For each line below that includes the word "bodies", make a copy.
--*--
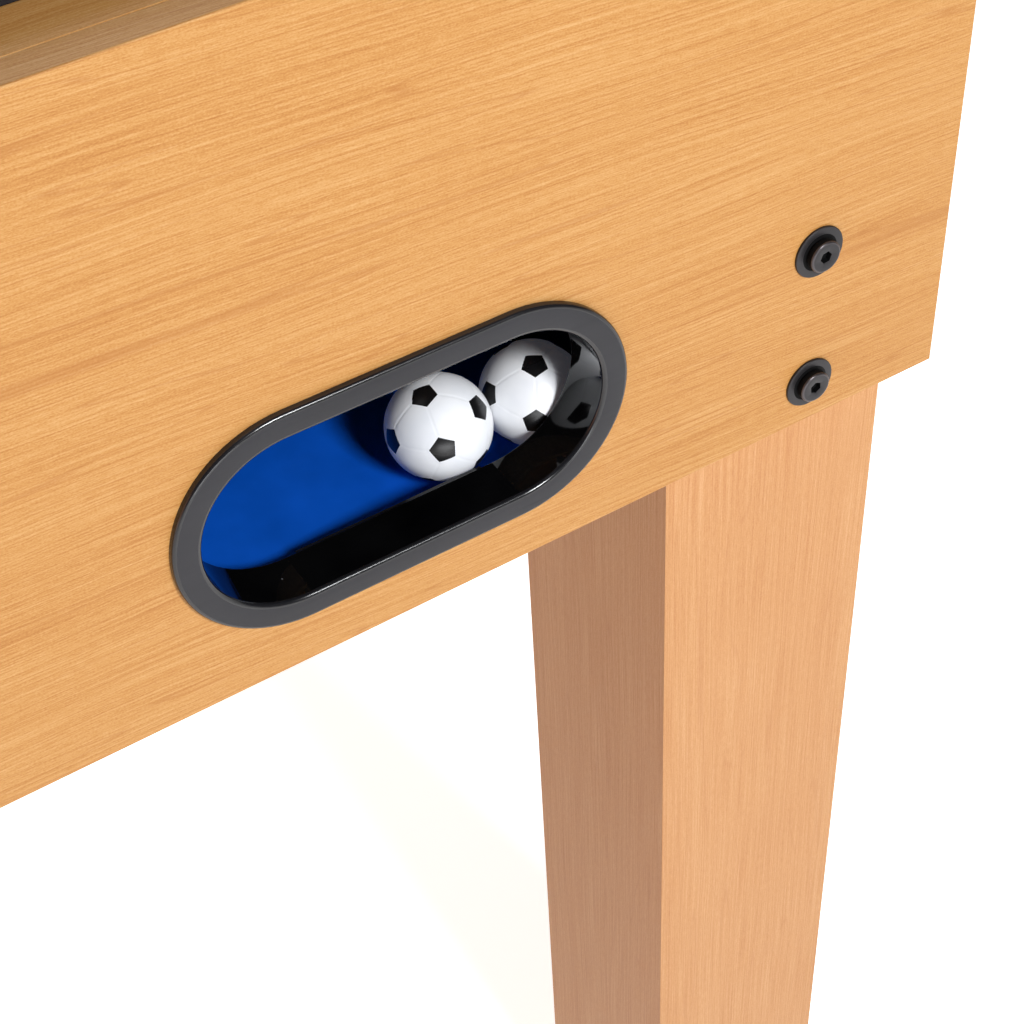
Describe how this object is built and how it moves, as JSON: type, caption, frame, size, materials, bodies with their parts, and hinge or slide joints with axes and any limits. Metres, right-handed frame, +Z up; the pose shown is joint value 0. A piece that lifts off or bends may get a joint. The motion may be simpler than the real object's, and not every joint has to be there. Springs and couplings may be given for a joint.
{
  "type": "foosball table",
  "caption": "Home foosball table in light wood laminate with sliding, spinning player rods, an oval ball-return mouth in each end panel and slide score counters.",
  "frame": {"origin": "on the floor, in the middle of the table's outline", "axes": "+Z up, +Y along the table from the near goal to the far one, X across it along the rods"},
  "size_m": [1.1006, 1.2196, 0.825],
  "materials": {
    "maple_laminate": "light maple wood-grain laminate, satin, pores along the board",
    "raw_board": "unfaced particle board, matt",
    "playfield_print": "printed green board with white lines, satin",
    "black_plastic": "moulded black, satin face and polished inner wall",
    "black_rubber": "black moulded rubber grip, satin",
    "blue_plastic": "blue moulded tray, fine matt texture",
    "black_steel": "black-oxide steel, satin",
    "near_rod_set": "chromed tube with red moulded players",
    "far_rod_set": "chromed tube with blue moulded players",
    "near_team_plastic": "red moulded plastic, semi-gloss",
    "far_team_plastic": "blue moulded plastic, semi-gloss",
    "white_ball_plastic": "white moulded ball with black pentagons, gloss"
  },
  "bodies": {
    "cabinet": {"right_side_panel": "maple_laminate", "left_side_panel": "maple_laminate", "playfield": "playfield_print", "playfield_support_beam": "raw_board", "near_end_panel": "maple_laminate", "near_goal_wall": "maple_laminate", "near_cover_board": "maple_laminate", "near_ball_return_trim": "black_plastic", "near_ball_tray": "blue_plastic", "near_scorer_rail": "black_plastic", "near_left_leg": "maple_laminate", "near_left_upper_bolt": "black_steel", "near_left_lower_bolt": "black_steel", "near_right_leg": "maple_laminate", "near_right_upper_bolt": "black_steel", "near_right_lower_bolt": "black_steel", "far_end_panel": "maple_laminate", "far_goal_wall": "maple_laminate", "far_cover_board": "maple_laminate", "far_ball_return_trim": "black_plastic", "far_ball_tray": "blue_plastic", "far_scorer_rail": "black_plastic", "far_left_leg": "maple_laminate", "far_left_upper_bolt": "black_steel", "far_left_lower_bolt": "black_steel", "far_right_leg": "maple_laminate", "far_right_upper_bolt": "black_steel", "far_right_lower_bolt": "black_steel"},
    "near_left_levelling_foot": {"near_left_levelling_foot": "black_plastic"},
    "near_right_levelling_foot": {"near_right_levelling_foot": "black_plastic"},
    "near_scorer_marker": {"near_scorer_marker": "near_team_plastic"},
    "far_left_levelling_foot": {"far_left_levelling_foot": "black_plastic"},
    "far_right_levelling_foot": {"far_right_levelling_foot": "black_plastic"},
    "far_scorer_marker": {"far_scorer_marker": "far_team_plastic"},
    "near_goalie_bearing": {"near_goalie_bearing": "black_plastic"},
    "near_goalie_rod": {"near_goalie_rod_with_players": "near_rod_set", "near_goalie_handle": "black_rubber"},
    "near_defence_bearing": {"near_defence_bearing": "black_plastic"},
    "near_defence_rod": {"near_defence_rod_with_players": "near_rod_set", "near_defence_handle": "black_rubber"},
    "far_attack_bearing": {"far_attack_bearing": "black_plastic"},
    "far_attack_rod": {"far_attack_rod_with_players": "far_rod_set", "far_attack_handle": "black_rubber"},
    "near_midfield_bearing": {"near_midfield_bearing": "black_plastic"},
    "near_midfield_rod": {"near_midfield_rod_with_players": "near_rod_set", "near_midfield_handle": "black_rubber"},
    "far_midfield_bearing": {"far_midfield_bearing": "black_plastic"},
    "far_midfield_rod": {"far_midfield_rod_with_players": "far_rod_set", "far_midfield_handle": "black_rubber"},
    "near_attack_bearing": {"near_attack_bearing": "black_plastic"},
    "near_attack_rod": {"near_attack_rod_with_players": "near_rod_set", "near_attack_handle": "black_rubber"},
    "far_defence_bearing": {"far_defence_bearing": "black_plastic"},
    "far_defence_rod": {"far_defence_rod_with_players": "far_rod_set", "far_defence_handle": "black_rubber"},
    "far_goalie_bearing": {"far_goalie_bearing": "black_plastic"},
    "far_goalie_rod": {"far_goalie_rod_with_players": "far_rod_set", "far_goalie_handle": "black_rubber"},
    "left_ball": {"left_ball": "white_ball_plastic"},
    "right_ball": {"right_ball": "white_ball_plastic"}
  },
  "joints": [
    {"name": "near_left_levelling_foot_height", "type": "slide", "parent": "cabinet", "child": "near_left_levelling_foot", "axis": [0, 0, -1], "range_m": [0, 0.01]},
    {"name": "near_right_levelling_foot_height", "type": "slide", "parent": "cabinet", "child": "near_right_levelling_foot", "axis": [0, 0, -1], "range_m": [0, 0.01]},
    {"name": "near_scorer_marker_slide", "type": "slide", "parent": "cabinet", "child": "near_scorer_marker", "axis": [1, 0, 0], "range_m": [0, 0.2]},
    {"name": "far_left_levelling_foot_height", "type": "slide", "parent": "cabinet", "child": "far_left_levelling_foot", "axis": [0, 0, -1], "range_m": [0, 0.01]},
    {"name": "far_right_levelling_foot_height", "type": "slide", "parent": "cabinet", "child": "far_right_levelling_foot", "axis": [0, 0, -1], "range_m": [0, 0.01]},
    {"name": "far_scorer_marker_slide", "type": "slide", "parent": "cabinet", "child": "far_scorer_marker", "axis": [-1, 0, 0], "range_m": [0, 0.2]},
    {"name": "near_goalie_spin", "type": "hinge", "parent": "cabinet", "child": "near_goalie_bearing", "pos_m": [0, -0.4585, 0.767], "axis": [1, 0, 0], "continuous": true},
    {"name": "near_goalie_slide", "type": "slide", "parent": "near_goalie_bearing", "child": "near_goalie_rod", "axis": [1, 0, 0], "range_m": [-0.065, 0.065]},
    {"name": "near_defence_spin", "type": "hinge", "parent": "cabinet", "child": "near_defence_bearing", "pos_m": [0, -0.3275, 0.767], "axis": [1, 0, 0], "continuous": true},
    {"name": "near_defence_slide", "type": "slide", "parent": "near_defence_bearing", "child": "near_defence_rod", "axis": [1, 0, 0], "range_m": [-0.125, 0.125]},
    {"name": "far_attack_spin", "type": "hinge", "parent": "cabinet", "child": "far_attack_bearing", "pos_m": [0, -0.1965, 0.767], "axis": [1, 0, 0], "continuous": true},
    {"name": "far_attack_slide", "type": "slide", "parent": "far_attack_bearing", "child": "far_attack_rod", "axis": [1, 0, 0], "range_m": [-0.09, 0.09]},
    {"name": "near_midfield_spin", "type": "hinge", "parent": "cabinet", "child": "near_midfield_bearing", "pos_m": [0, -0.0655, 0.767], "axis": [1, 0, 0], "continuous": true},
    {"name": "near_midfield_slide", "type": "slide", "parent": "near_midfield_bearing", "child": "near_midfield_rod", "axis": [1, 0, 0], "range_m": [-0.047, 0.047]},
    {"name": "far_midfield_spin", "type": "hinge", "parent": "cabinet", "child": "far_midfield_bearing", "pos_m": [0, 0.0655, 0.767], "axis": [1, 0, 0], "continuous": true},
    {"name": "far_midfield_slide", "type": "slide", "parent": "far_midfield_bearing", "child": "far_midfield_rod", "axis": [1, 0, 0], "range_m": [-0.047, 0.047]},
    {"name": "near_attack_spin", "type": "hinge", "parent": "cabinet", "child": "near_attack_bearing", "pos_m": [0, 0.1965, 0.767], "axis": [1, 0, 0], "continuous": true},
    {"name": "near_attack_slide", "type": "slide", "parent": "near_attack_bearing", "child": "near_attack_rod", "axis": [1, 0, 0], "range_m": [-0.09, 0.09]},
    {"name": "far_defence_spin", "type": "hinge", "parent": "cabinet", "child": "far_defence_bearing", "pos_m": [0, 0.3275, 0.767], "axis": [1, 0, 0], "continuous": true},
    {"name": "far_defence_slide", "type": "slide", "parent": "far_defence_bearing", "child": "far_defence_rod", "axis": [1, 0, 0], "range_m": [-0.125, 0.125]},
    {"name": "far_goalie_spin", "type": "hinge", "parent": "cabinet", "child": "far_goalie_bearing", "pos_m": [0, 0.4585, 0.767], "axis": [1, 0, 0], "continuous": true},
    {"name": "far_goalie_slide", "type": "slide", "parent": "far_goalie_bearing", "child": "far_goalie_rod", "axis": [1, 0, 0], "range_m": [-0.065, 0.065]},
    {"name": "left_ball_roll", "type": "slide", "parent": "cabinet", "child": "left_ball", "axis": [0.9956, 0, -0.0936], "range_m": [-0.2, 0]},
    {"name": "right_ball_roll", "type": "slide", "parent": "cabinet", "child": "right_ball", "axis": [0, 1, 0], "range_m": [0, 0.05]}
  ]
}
--*--
Answer to the exercise:
Describe how this object is built and how it moves, as JSON: type, caption, frame, size, materials, bodies with their parts, and hinge or slide joints with axes and any limits. Metres, right-handed frame, +Z up; the pose shown is joint value 0. A piece that lifts off or bends may get a joint. The motion may be simpler than the real object's, and not every joint has to be there. Springs and couplings may be given for a joint.
  "bodies": {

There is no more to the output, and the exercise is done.